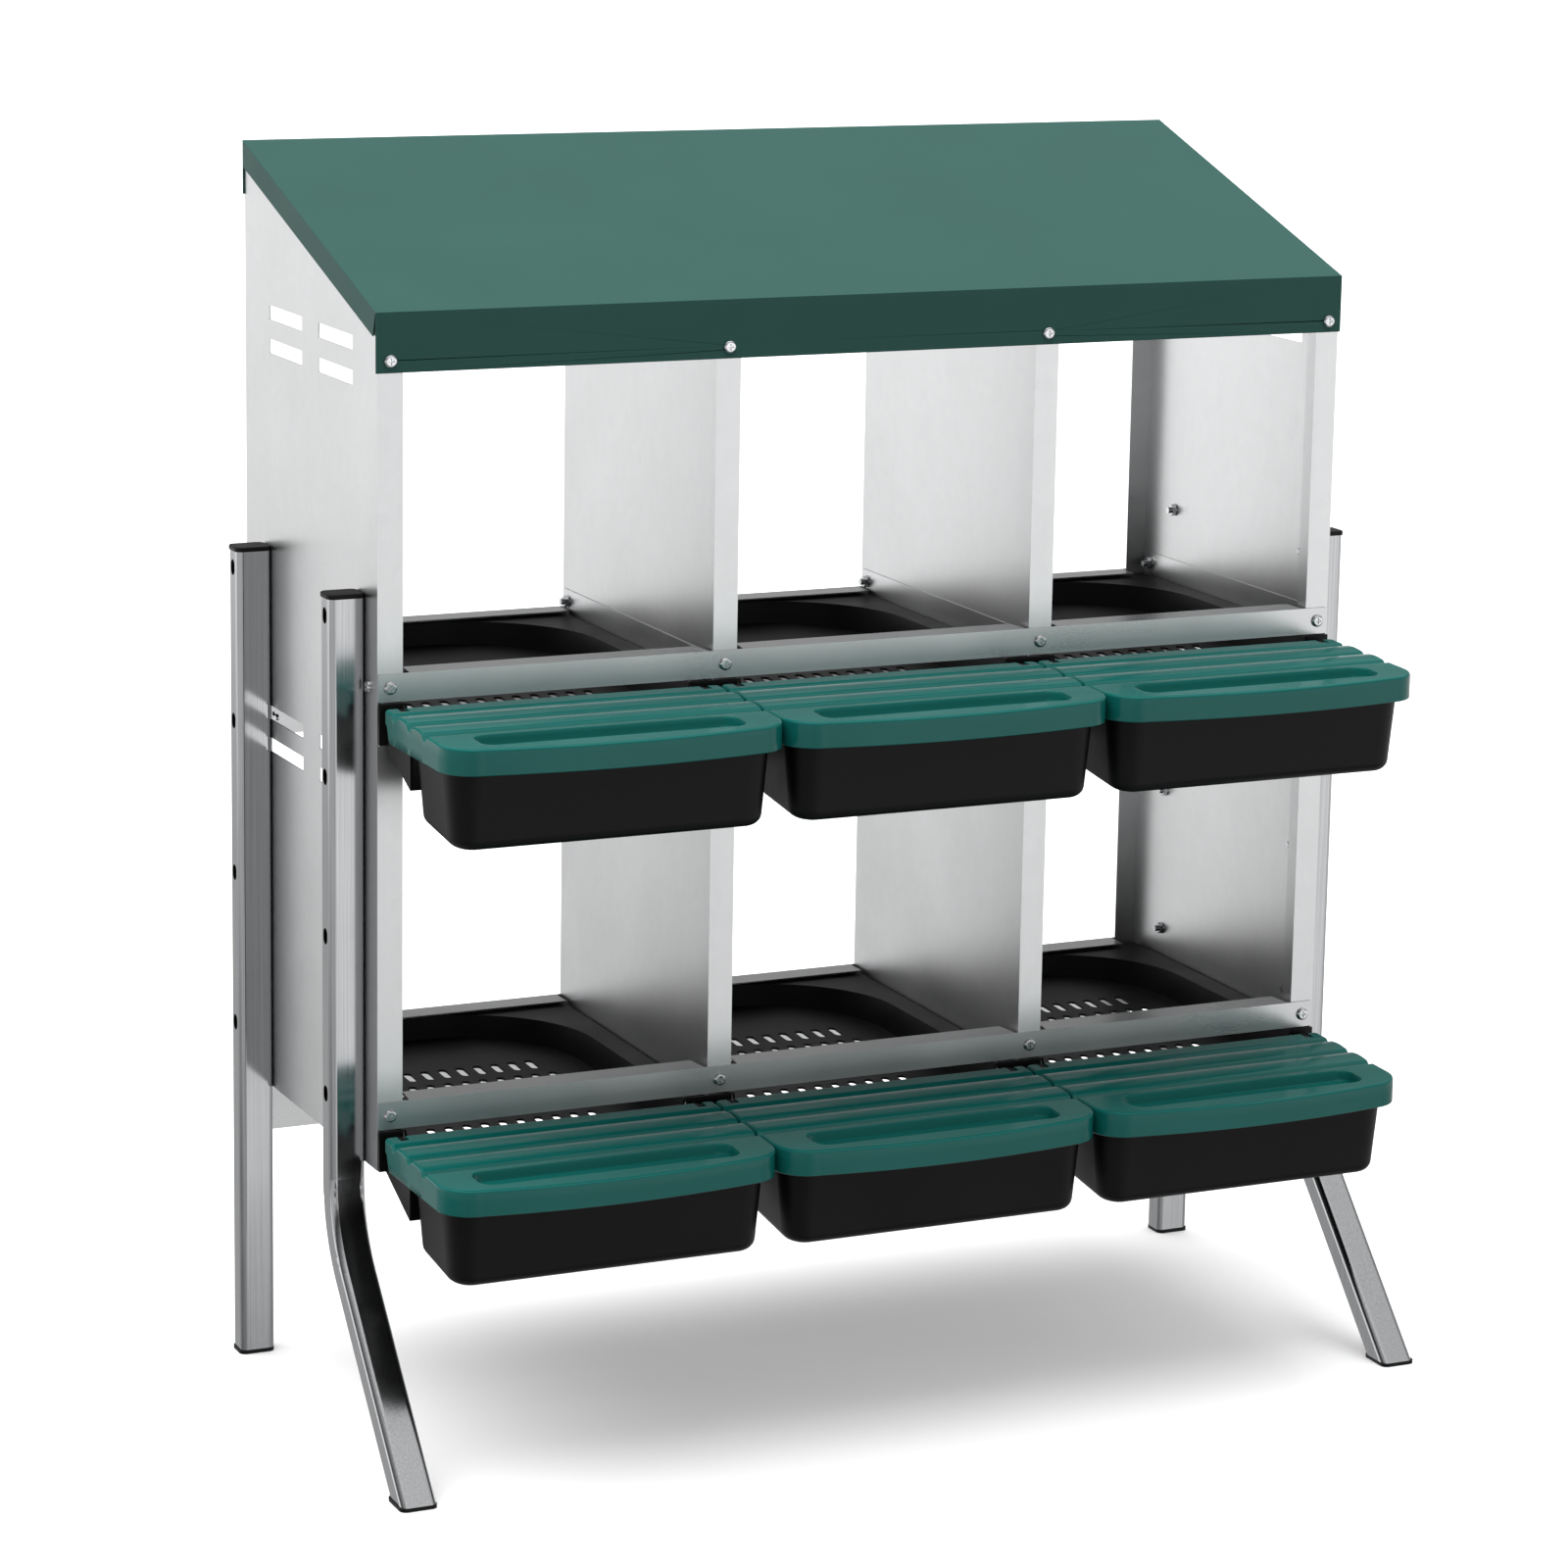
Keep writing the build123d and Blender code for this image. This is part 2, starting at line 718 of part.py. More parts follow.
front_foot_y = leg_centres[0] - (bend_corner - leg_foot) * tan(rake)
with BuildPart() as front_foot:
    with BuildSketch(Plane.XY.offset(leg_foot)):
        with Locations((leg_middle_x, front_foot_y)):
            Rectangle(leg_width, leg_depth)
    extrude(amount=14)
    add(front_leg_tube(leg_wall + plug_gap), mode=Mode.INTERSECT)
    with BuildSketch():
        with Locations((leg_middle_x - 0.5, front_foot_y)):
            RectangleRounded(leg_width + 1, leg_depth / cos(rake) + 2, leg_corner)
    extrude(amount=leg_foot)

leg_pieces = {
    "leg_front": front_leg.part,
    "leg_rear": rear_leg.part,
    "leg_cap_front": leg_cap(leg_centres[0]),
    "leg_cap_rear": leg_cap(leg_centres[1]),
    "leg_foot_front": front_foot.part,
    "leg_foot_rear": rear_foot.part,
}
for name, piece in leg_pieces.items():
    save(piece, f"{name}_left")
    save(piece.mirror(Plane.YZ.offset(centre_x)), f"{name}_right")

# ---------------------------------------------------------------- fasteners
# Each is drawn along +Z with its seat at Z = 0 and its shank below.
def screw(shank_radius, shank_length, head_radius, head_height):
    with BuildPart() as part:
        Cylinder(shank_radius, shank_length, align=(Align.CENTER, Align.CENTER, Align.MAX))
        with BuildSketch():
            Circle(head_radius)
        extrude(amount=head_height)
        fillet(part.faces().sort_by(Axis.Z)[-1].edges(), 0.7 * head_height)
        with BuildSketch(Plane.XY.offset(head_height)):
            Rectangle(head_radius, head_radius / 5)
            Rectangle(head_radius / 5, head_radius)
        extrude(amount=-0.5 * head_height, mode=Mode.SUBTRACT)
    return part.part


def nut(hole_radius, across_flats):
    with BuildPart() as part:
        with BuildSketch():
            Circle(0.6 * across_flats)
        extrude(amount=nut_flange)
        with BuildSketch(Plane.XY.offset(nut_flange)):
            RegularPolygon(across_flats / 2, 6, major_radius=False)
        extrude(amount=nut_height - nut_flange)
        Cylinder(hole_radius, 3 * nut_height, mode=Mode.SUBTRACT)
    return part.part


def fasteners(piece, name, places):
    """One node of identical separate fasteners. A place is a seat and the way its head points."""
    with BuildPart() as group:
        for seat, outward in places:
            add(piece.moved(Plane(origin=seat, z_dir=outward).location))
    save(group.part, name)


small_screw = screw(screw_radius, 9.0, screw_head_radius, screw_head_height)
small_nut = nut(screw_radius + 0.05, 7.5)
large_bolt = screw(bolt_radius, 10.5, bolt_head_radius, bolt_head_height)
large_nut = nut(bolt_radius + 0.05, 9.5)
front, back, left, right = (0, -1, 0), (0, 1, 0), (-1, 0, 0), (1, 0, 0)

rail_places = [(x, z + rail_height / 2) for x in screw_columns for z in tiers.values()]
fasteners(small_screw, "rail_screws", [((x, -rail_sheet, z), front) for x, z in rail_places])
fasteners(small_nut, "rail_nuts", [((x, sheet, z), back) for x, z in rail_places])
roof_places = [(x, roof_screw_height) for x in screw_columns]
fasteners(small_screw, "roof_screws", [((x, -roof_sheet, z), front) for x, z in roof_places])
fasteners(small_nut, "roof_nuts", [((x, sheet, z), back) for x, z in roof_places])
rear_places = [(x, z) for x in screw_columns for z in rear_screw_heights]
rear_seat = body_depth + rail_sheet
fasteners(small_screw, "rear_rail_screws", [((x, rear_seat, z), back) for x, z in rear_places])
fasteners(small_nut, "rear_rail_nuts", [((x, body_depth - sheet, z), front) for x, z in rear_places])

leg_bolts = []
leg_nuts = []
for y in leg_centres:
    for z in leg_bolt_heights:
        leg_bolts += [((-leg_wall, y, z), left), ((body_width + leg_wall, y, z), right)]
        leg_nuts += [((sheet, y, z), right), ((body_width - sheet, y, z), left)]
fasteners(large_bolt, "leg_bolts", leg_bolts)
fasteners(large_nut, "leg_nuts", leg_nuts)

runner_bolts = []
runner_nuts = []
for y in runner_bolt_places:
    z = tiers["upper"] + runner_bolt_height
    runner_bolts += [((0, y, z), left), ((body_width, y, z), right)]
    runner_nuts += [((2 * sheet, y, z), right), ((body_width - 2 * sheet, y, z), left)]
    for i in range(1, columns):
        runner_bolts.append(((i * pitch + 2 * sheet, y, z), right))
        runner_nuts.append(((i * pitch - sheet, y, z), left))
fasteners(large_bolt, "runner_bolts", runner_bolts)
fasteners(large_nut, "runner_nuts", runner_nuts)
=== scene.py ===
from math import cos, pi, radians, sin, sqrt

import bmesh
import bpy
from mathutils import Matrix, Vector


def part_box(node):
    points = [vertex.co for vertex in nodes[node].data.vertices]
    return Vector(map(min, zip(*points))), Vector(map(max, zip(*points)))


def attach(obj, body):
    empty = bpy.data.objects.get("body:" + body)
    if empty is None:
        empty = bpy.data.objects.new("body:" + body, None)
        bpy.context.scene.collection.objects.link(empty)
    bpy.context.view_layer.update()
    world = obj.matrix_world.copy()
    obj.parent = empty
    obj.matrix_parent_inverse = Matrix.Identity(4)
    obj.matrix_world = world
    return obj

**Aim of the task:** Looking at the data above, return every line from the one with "leg_bolts = []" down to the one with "obj.matrix_world = world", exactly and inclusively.

**Solution to this problem:**
leg_bolts = []
leg_nuts = []
for y in leg_centres:
    for z in leg_bolt_heights:
        leg_bolts += [((-leg_wall, y, z), left), ((body_width + leg_wall, y, z), right)]
        leg_nuts += [((sheet, y, z), right), ((body_width - sheet, y, z), left)]
fasteners(large_bolt, "leg_bolts", leg_bolts)
fasteners(large_nut, "leg_nuts", leg_nuts)

runner_bolts = []
runner_nuts = []
for y in runner_bolt_places:
    z = tiers["upper"] + runner_bolt_height
    runner_bolts += [((0, y, z), left), ((body_width, y, z), right)]
    runner_nuts += [((2 * sheet, y, z), right), ((body_width - 2 * sheet, y, z), left)]
    for i in range(1, columns):
        runner_bolts.append(((i * pitch + 2 * sheet, y, z), right))
        runner_nuts.append(((i * pitch - sheet, y, z), left))
fasteners(large_bolt, "runner_bolts", runner_bolts)
fasteners(large_nut, "runner_nuts", runner_nuts)
=== scene.py ===
from math import cos, pi, radians, sin, sqrt

import bmesh
import bpy
from mathutils import Matrix, Vector


def part_box(node):
    points = [vertex.co for vertex in nodes[node].data.vertices]
    return Vector(map(min, zip(*points))), Vector(map(max, zip(*points)))


def attach(obj, body):
    empty = bpy.data.objects.get("body:" + body)
    if empty is None:
        empty = bpy.data.objects.new("body:" + body, None)
        bpy.context.scene.collection.objects.link(empty)
    bpy.context.view_layer.update()
    world = obj.matrix_world.copy()
    obj.parent = empty
    obj.matrix_parent_inverse = Matrix.Identity(4)
    obj.matrix_world = world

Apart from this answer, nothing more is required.